The lesson Silicon Valley is still digesting
The deeper lesson is one that American founders and their investors are still absorbing. Regulation, long treated by Silicon Valley as a tax on innovation, turns out to be a genuine competitive asset when regulators know what they are doing. Europe's financial infrastructure talent was not built by accident. It was built by centuries of serving as an international financial centre, augmented by regulators who chose to be useful rather than merely punitive, and activated by founders who figured out how to navigate complexity rather than route around it. In a world where the next wave of fintech products must integrate with increasingly complex rules on AI, data, payments, and consumer protection, that competence compounds in ways that cheap capital and permissive regulation do not.

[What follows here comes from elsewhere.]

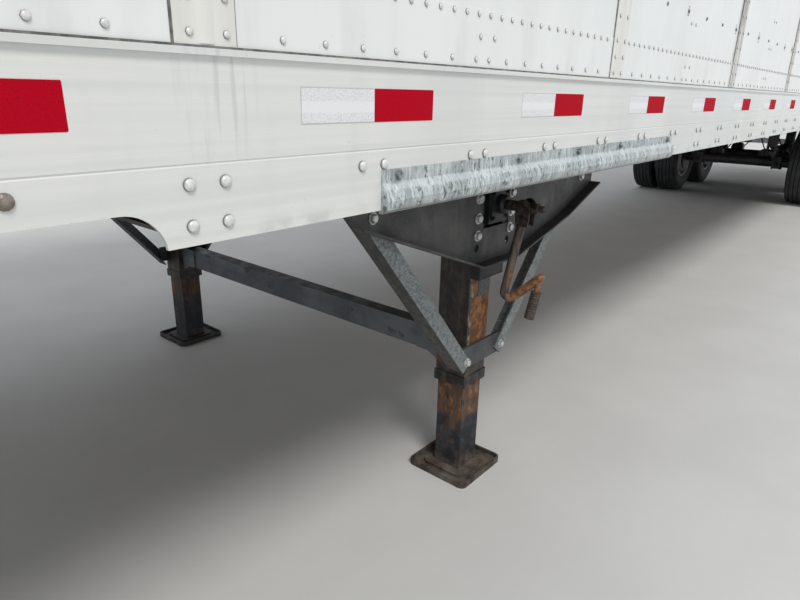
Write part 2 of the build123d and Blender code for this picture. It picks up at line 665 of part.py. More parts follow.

Whether Europe holds this position through the rest of the decade will depend on unglamorous things: pension reform, the willingness of European corporates to act as anchor investors in the way ASML did for Mistral, and the continent's ability to build late-stage capital pools that do not require a ticket on a transatlantic flight. Those are solvable problems. The harder one, which America now faces, is how to rebuild regulatory credibility and operational density in an industry where both increasingly determine who gets to build the next generation of financial infrastructure. On current evidence, Europe has a real head start, and for the first time in a long while, the continent's fintech sector is playing offence rather than defence.